Exercise requirements: Up to and including the line with "board, standing open.", return every line from the start of the entries below exactly.

Listed records:
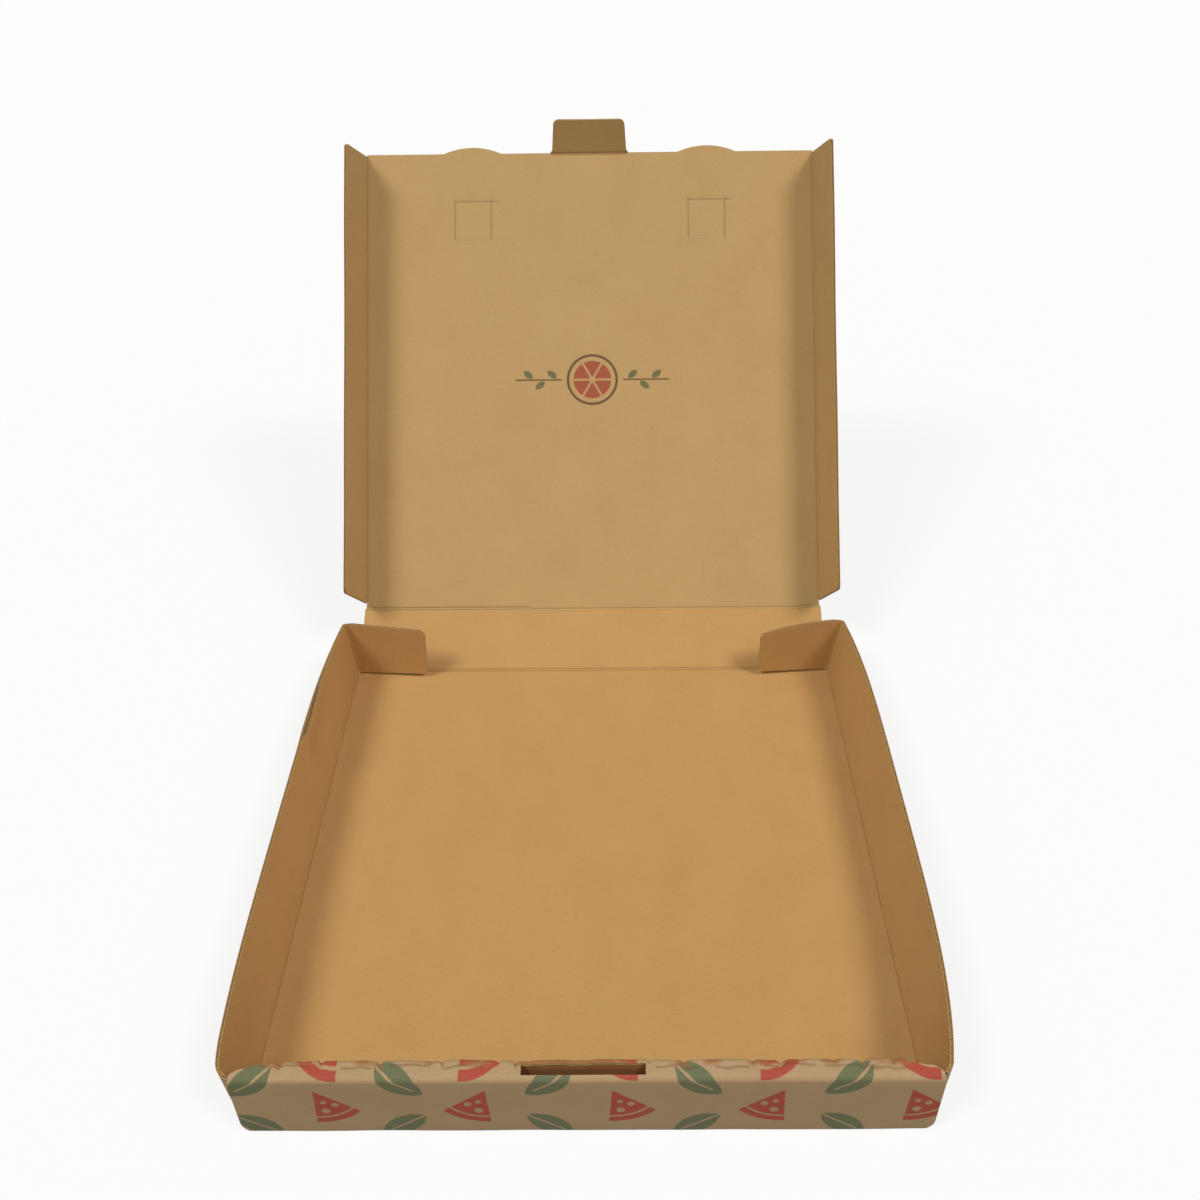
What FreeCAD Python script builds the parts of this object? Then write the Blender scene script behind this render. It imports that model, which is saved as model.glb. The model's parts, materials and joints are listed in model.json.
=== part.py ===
"""A take-away pizza box in corrugated board, standing open.

The frame: millimetres, +Z up, the origin at the middle of the tray's underside.
The front wall faces -Y and the lid's hinge is at +Y.
The tray is one folded sheet. The rear wall, the lid and the flaps hang on it at their creases.
A crease turns about a line in the middle of the board's thickness. Only the rear corner flaps
turn where two inner faces meet.
"""
import FreeCAD, Part
import math
import os

import Sketcher
from FreeCAD import Vector

SIZES = [
    ("board", 1.6, "thickness of the board"),
    ("crease_gap", 0.25, "free gap beside each crease that turns"),
    ("board_gap", 0.2, "gap between two boards that lie on each other"),
    ("fold_radius", 1.2, "mid-board radius of the tray's fixed folds"),
    ("tray_width", 306, "floor, side crease to side crease"),
    ("tray_depth", 311, "floor, front crease to rear crease"),
    ("side_wall_height", 42.8, "table to the side walls' top edge"),
    ("left_splay_rear", 3, "left wall's lean, at its rear end"),
    ("left_splay_middle", 9, "left wall's lean, along its middle"),
    ("left_splay_front", 5.5, "left wall's lean, at the front corner"),
    ("right_splay_rear", 4.5, "right wall's lean, at its rear end"),
    ("right_splay_middle", 11.5, "right wall's lean, along its middle"),
    ("right_splay_front", 3.5, "right wall's lean, at the front corner"),
    ("bow_power", 4, "how flat the side walls' bow is along its middle"),
    ("corner_radius_top", 7.5, "front corner's mid-board radius at the top"),
    ("corner_radius_foot", 3, "front corner's mid-board radius at the floor"),
    ("hidden_flap_length", 72, "front corner flap inside the double wall"),
    ("front_wall_height", 42, "table to the top of the double front wall"),
    ("front_wall_width", 305, "outer panel of the double front wall"),
    ("front_wall_thickness", 8, "double front wall, outer face to inner face"),
    ("front_end_slant", 17, "how far the inner panel ends short of the outer one"),
    ("slot_width", 52, "slot in the front wall's top for the lock tab"),
    ("hem_tab_width", 36, "tab that pins the inner panel into the floor"),
    ("hem_tab_spacing", 150, "between the two pinning tabs' middles"),
    ("rear_wall_height", 43.9, "rear wall, crease to crease"),
    ("rear_wall_width", 303, "rear wall, side to side"),
    ("rear_wall_angle", 30, "degrees from the table behind to the rear wall"),
    ("lid_angle", 50.5, "degrees from the table behind to the lid"),
    ("lid_width", 302, "lid, side crease to side crease"),
    ("lid_depth", 307.5, "lid, rear crease to front edge"),
    ("bump_spacing", 158, "between the middles of the lid's two thumb bumps"),
    ("bump_width", 39, "thumb bump along the lid's front edge"),
    ("bump_rise", 4.2, "thumb bump past the lid's front edge"),
    ("tab_crease_inset", 0.5, "lid's front edge to the lock tab's crease"),
    ("tab_width", 50, "lock tab at its crease"),
    ("tab_length", 25, "lock tab, crease to tip"),
    ("tab_taper", 1.5, "how much each side of the lock tab draws in"),
    ("tab_corner", 4, "lock tab's corner radius"),
    ("tab_angle", 45, "degrees that the lock tab is folded out of the lid"),
    ("vent_spacing", 157.2, "between the middles of the lid's two vent flaps"),
    ("vent_width", 24.4, "vent flap's cut, side to side"),
    ("vent_length", 25.8, "vent flap's cut, crease to front"),
    ("vent_inset", 32.7, "lid's front edge to the vent flap's front cut"),
    ("cut_gap", 0.3, "width of a cut in the board"),
    ("side_flap_width", 37.5, "lid's side flap, crease to free edge"),
    ("side_flap_angle", 81, "degrees that the side flaps are folded out of the lid"),
    ("side_flap_front", 1, "lid's front edge to the side flap's crease end"),
    ("side_flap_front_slant", 6.5, "slant of the side flap's front end"),
    ("side_flap_rear", 6, "lid's rear crease to the side flap's crease end"),
    ("side_flap_rear_slant", 5.5, "slant of the side flap's rear end"),
    ("side_flap_corner", 3, "side flap's corner radius"),
    ("rear_flap_length", 50, "rear corner flap, crease to free end"),
    ("left_flap_end_height", 37.5, "table to the left rear flap's top at its end"),
    ("right_flap_end_height", 34.5, "table to the right rear flap's top at its end"),
    ("rear_flap_angle", 6, "degrees that the rear corner flaps are folded past square"),
    ("rear_flap_notch_width", 4, "relief at the flap's root, inward of its crease's foot"),
    ("rear_flap_notch_depth", 8, "relief that lets the lid's side flap pass"),
    ("rear_flap_corner", 8, "rear corner flap's top corner radius"),
    ("rear_flap_foot", 1, "rear corner flap's foot above the floor board"),
    ("rear_flap_foot_rise", 2.5, "how much the foot rises to the free end"),
    ("rear_flap_foot_corner", 2, "rear corner flap's bottom corner radius"),
]

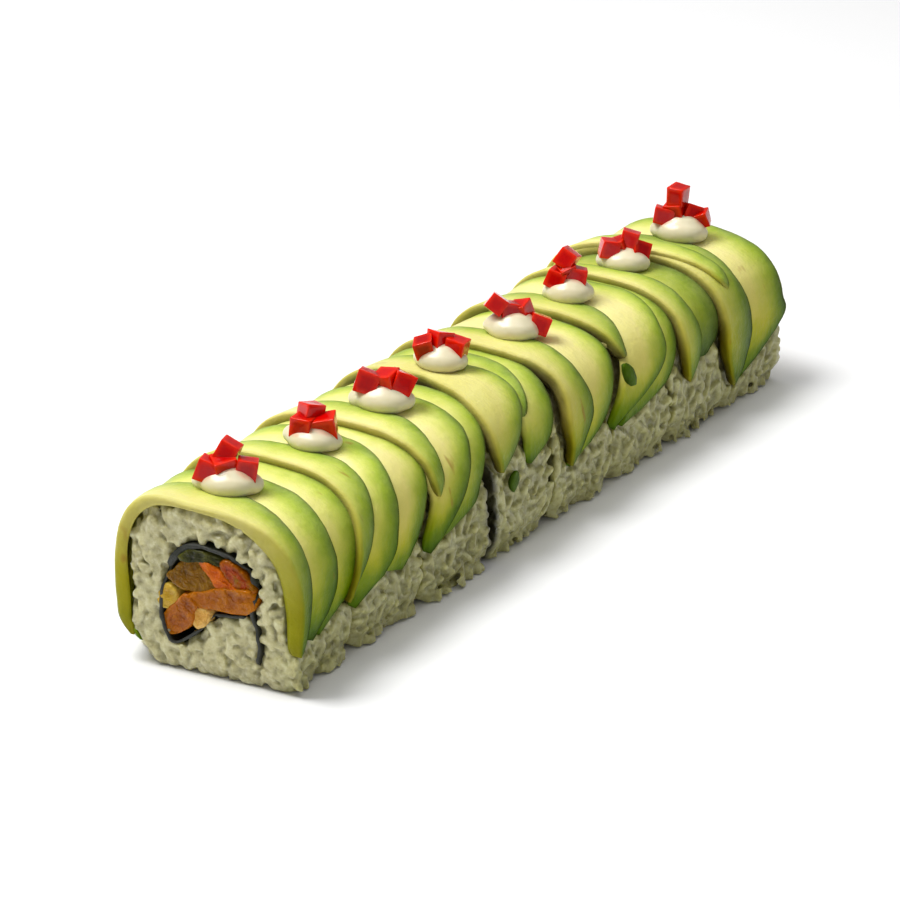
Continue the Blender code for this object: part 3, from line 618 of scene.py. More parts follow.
# a thin curved chip that lies on the roll
def makeScrap(number, along, across, lift, length, width, turn):
    wave = waves(900 + number, 3, 5.0)
    points, skin = [], []
    rings, columns = 9, 6
    for layer in (1, 0):
        for k in range(rings):
            t = -1 + 2 * k / (rings - 1)
            half = 0.5 * width * math.sqrt(max(0.02, 1 - abs(t) ** 2.6)) * (1 + 0.12 * float(wave(k)))
            for side in np.linspace(-1, 1, columns):
                u, v = 0.5 * length * t, half * side
                c, s = math.cos(math.radians(turn)), math.sin(math.radians(turn))
                thick = 0.45 * (1 - 0.6 * side * side) * (1 - 0.6 * t * t) + 0.12
                points.append(rollPoints(along + c * v - s * u, across + c * u + s * v,
                                         lift + (thick if layer else -thick) + 0.15 * t * t))
                skin.append(1.0 + 1.6 * (1 - abs(side)))
    under = rings * columns                                # the lower layer's points come after these
    faces = []
    for k in range(rings - 1):
        for j in range(columns - 1):
            a, b = k * columns + j, (k + 1) * columns + j
            faces += [(a, a + 1, b + 1, b), (under + a, under + b, under + b + 1, under + a + 1)]
        for j in (0, columns - 1):
            a, b = k * columns + j, (k + 1) * columns + j
            faces.append((a, b, under + b, under + a) if j == 0 else (a, under + a, under + b, b))
    for j in range(columns - 1):
        a, b = j, (rings - 1) * columns + j
        faces += [(a, under + a, under + a + 1, a + 1), (b, b + 1, under + b + 1, under + b)]
    count = len(points)
    # a scrap lies low and takes the full painted shade of the sides
    addPiece(f"avocadoScrap{number}", np.array(points), faces, avocadoFlesh, None,
             {"fromSkin": skin, "down": np.ones(count), "cutFaceAndShade": np.zeros(count),
              "green": np.ones(count), "darkening": np.full(count, sliceForm["darkening"])})


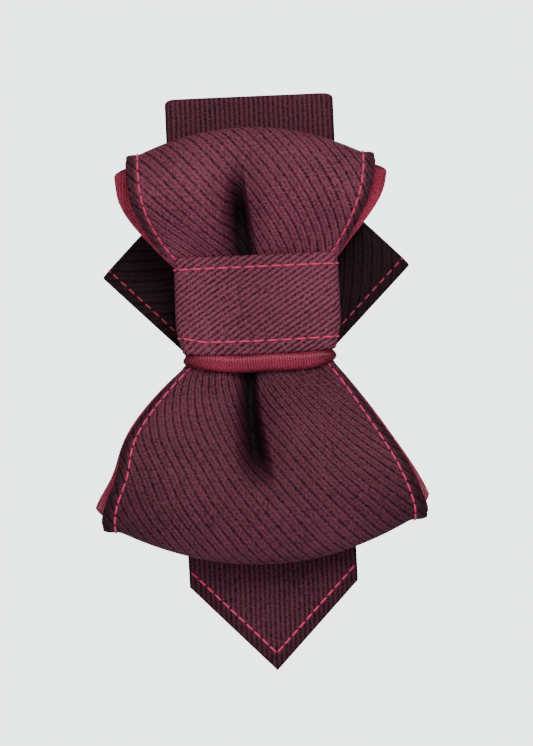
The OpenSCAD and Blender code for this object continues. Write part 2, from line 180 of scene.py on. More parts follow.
def grid_normals(points):
    """Unit normals of a grid of points: the cross product of its two slopes."""
    return unit(np.cross(np.gradient(points, axis=1), np.gradient(points, axis=0)))


def run_length(points):
    """Distance along each column of a grid from its first row."""
    steps = np.linalg.norm(np.diff(points, axis=0), axis=-1)
    return np.concatenate([np.zeros((1,) + steps.shape[1:]), np.cumsum(steps, axis=0)])


# ---------------------------------------------------------------- meshes


class Skin(NamedTuple):
    """A closed surface: points, quads of point numbers, corner coordinates in millimetres, painted
    shade.
    """

    points: np.ndarray
    quads: np.ndarray
    uv: np.ndarray
    painted_shade: np.ndarray


def grid_quads(index):
    """Quads between the neighbours of a grid of numbers."""
    a, b, c, d = index[:-1, :-1], index[:-1, 1:], index[1:, 1:], index[1:, :-1]
    return np.stack([a, b, c, d], axis=-1).reshape(-1, 4)


def outward(skin):
    """The skin with its quads turned to face outwards, by the sign of its volume."""
    a, b, c, d = (skin.points[skin.quads[:, i]] for i in range(4))
    volume = np.sum(a * np.cross(b, c)) + np.sum(a * np.cross(c, d))
    if volume >= 0:
        return skin
    return Skin(skin.points, skin.quads[:, ::-1], skin.uv[:, ::-1], skin.painted_shade)


def shell(outer, inner, uv, wrap=False, bulge=0.35, rounds=1, painted_shade=None):
    """Closed shell between two grids of points. Its rim is rounded: each border point of the two
    grids is joined over an arc that stands bulge times the thickness outside the border. wrap
    joins the last column to the first, and uv then has one column more than the grids."""
    rows, cols = outer.shape[:2]
    count = rows * cols
    index = np.arange(count).reshape(rows, cols)
    if wrap:
        index = np.concatenate([index, index[:, :1]], axis=1)
    corner = np.arange(index.size).reshape(index.shape)
    if wrap:
        borders = [(np.zeros(cols + 1, int), np.arange(cols + 1))]
        borders.append((np.full(cols + 1, rows - 1), np.arange(cols, -1, -1)))
    else:
        top, side = np.arange(cols - 1), np.arange(rows - 1)
        r = np.concatenate([0 * top, side, 0 * top + rows - 1, rows - 1 - side, [0]])
        c = np.concatenate([top, 0 * side + cols - 1, cols - 1 - top, 0 * side, [0]])
        borders = [(r, c)]
    quads = [grid_quads(index), grid_quads(index + count)[:, ::-1]]
    corners = [grid_quads(corner), grid_quads(corner)[:, ::-1]]
    points = [outer.reshape(-1, 3), inner.reshape(-1, 3)]
    painted_shade = np.zeros((rows, cols)) if painted_shade is None else painted_shade
    painted_shades = [painted_shade.ravel(), painted_shade.ravel()]
    made = 2 * count
    for r, c in borders:
        near_c = c % cols if wrap else np.clip(c, 1, cols - 2)
        edge_o, edge_i = outer[r, c % cols], inner[r, c % cols]
        away = unit(edge_o - outer[np.clip(r, 1, rows - 2), near_c])
        thick = np.linalg.norm(edge_o - edge_i, axis=-1, keepdims=True)
        phi = (np.arange(1, rounds + 1) / (rounds + 1) * np.pi)[:, None, None]
        arc = (edge_o + edge_i) / 2 + np.cos(phi) * (edge_o - edge_i) / 2
        arc = arc + np.sin(phi) * bulge * thick * away
        ring = np.arange(made, made + rounds * (len(r) - 1)).reshape(rounds, -1)
        ring = np.concatenate([ring, ring[:, :1]], axis=1)
        strip = np.concatenate([index[r, c][None], ring, index[r, c][None] + count])
        quads.append(grid_quads(strip)[:, ::-1])
        corners.append(grid_quads(np.repeat(corner[r, c][None], rounds + 2, axis=0))[:, ::-1])
        points.append(arc[:, :-1].reshape(-1, 3))
        painted_shades.append(np.tile(painted_shade[r[:-1], c[:-1] % cols], rounds))
        made += rounds * (len(r) - 1)
    flat_uv = uv.reshape(-1, 2)
    return outward(
        Skin(
            np.concatenate(points),
            np.concatenate(quads),
            flat_uv[np.concatenate(corners)] / MM,
            np.concatenate(painted_shades),
        )
    )


def joined(skins):
    """Several skins as one."""
    starts = np.cumsum([0] + [len(s.points) for s in skins[:-1]])
    return Skin(
        np.concatenate([s.points for s in skins]),
        np.concatenate([s.quads + start for s, start in zip(skins, starts)]),
        np.concatenate([s.uv for s in skins]),
        np.concatenate([s.painted_shade for s in skins]),
    )


def mirrored(skin):
    """The skin reflected from right to left."""
    return outward(Skin(skin.points * (-1, 1, 1), skin.quads, skin.uv * (-1, 1), skin.painted_shade))


def new_piece(name, skin, finish):
    """A mesh object made from a skin, smooth shaded, with its corner coordinates, its painted shade and
    the slot of its finish."""
    mesh = bpy.data.meshes.new(name)
    mesh.from_pydata(skin.points.tolist(), [], skin.quads.tolist())
    layer = mesh.uv_layers.new(name="Cloth")
    layer.data.foreach_set("uv", skin.uv.ravel())
    # painted shade: how much darker the colour is at each point, standing for shade there
    mesh.attributes.new("painted_shade", "FLOAT", "POINT").data.foreach_set("value", skin.painted_shade.astype("f"))
    mesh.polygons.foreach_set("use_smooth", np.ones(len(skin.quads), dtype=bool))
    mesh.materials.append(finish)
    mesh.update()
    piece = bpy.data.objects.new(name, mesh)
    bpy.context.scene.collection.objects.link(piece)
    return piece


def flat_uv(across, along):
    """Cloth coordinates of a grid: the distance across the cloth, and the distance along it."""
    return np.stack(np.broadcast_arrays(across, along), axis=-1)


# ---------------------------------------------------------------- thread


def resampled(path, count):
    """count rows at equal distances along a path, whose rows start with a point."""
    s = run_length(path[:, None, :3])[:, 0]
    at = np.linspace(0, s[-1], count)
    return np.stack([np.interp(at, s, path[:, i]) for i in range(path.shape[1])], axis=-1)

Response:
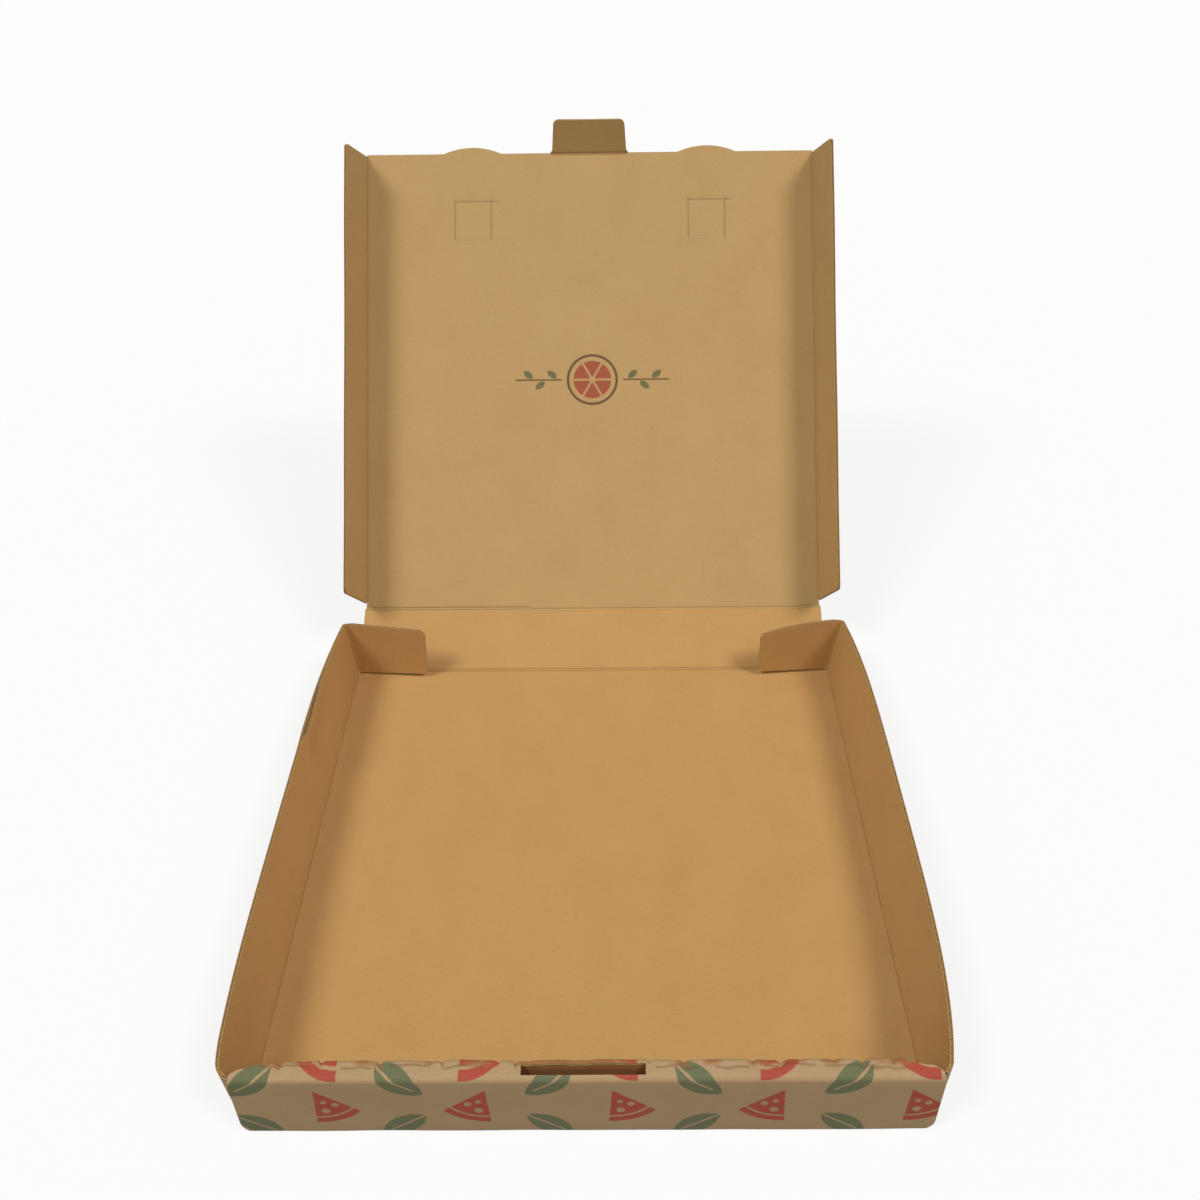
What FreeCAD Python script builds the parts of this object? Then write the Blender scene script behind this render. It imports that model, which is saved as model.glb. The model's parts, materials and joints are listed in model.json.
=== part.py ===
"""A take-away pizza box in corrugated board, standing open.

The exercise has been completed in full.